+++ Recorded data

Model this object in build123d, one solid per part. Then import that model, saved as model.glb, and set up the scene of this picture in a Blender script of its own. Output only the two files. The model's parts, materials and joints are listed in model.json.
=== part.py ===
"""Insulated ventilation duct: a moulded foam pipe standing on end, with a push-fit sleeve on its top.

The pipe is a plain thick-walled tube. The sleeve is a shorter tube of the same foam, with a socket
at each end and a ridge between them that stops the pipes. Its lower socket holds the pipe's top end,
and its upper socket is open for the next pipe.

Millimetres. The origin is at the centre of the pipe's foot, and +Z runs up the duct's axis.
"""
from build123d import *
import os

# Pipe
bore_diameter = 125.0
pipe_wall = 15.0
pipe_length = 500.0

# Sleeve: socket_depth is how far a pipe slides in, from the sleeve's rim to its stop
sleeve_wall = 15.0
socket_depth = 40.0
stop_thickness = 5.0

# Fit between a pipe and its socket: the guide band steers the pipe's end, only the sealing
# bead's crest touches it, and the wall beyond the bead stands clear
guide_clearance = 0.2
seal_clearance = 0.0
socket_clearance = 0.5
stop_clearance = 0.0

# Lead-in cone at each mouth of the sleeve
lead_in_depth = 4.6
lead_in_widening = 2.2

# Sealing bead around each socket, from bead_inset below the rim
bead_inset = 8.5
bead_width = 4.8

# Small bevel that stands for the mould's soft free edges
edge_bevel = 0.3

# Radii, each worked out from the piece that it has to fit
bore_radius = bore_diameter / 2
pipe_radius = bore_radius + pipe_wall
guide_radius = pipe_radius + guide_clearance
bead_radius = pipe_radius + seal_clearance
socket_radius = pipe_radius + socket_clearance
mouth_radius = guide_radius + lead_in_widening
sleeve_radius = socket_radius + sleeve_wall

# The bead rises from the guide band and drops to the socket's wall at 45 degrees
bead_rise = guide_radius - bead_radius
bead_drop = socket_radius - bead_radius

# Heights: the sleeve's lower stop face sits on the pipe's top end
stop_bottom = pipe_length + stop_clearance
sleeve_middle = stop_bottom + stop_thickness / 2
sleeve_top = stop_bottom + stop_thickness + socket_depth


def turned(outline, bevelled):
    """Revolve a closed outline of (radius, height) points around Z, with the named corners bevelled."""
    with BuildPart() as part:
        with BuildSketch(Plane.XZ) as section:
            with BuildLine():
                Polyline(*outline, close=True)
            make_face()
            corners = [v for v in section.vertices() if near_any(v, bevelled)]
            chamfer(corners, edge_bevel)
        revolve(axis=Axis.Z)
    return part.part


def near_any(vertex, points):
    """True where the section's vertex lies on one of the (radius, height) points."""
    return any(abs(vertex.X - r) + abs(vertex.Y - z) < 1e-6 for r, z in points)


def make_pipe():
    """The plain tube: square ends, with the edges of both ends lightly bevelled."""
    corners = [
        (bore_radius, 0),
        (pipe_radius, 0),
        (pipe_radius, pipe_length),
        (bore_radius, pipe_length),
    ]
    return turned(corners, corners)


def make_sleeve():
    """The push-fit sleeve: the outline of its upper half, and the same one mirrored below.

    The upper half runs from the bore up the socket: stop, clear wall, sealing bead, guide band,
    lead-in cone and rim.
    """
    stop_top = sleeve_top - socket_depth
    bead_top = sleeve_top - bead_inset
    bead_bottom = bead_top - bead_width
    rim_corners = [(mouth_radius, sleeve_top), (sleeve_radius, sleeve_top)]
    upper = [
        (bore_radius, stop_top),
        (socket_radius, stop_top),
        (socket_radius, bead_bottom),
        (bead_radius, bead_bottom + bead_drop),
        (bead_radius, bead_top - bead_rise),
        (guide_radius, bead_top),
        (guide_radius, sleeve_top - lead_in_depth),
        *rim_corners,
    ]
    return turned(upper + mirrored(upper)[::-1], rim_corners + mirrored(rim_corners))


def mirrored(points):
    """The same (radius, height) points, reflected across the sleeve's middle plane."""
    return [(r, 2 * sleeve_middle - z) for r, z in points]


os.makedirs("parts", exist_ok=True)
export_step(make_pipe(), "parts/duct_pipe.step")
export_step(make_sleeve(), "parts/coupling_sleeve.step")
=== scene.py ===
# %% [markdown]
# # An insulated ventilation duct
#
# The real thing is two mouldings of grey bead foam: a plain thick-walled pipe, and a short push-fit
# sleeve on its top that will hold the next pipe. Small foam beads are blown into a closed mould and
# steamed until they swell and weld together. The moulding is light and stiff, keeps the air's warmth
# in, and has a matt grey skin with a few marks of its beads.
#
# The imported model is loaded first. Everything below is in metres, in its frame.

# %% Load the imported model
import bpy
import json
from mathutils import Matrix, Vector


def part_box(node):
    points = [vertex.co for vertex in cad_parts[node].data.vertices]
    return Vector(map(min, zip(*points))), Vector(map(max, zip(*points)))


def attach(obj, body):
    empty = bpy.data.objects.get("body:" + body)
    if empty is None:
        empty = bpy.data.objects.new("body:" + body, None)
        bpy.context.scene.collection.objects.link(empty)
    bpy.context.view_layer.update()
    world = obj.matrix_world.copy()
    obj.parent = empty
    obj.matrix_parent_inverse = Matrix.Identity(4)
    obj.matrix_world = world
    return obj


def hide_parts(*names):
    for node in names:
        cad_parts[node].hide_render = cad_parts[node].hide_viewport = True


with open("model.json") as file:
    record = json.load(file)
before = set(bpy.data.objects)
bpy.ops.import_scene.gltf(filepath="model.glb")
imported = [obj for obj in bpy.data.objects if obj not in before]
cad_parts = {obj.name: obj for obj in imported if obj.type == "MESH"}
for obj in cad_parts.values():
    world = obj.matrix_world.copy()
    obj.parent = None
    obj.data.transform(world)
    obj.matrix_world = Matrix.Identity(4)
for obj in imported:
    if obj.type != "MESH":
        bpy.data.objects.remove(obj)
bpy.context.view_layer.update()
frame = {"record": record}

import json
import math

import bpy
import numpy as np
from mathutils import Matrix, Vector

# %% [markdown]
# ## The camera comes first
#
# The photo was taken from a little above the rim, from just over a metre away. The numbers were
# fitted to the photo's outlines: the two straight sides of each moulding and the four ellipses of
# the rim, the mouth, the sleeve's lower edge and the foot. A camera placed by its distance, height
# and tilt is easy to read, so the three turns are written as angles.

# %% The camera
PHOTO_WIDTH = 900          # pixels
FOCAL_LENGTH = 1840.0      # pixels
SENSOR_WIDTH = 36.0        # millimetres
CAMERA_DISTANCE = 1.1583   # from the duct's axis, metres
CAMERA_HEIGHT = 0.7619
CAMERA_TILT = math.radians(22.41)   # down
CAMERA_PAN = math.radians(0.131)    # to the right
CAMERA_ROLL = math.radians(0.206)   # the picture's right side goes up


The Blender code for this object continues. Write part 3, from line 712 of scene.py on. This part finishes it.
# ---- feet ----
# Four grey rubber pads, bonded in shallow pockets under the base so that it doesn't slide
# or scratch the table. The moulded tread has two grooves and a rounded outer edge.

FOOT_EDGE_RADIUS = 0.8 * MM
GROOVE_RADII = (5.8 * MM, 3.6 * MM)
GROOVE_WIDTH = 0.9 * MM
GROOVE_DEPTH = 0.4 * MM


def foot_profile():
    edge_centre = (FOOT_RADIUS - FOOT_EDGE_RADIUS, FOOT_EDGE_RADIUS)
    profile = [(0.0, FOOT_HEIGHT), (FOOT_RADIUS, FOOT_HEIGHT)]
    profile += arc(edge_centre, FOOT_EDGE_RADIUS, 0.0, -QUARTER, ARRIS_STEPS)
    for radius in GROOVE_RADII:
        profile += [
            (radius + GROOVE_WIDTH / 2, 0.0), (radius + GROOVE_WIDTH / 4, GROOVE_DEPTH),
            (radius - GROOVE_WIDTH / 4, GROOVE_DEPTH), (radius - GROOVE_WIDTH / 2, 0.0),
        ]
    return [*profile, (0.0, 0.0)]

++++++

Short problem>
Reproduce, without alteration, solely the lines beginning at the line that includes "bead_bottom = bead_top - bead_width" and ending at the line that includes "obj.parent = empty", both lines included.

Output for this exercise>
    bead_bottom = bead_top - bead_width
    rim_corners = [(mouth_radius, sleeve_top), (sleeve_radius, sleeve_top)]
    upper = [
        (bore_radius, stop_top),
        (socket_radius, stop_top),
        (socket_radius, bead_bottom),
        (bead_radius, bead_bottom + bead_drop),
        (bead_radius, bead_top - bead_rise),
        (guide_radius, bead_top),
        (guide_radius, sleeve_top - lead_in_depth),
        *rim_corners,
    ]
    return turned(upper + mirrored(upper)[::-1], rim_corners + mirrored(rim_corners))


def mirrored(points):
    """The same (radius, height) points, reflected across the sleeve's middle plane."""
    return [(r, 2 * sleeve_middle - z) for r, z in points]


os.makedirs("parts", exist_ok=True)
export_step(make_pipe(), "parts/duct_pipe.step")
export_step(make_sleeve(), "parts/coupling_sleeve.step")
=== scene.py ===
# %% [markdown]
# # An insulated ventilation duct
#
# The real thing is two mouldings of grey bead foam: a plain thick-walled pipe, and a short push-fit
# sleeve on its top that will hold the next pipe. Small foam beads are blown into a closed mould and
# steamed until they swell and weld together. The moulding is light and stiff, keeps the air's warmth
# in, and has a matt grey skin with a few marks of its beads.
#
# The imported model is loaded first. Everything below is in metres, in its frame.

# %% Load the imported model
import bpy
import json
from mathutils import Matrix, Vector


def part_box(node):
    points = [vertex.co for vertex in cad_parts[node].data.vertices]
    return Vector(map(min, zip(*points))), Vector(map(max, zip(*points)))


def attach(obj, body):
    empty = bpy.data.objects.get("body:" + body)
    if empty is None:
        empty = bpy.data.objects.new("body:" + body, None)
        bpy.context.scene.collection.objects.link(empty)
    bpy.context.view_layer.update()
    world = obj.matrix_world.copy()
    obj.parent = empty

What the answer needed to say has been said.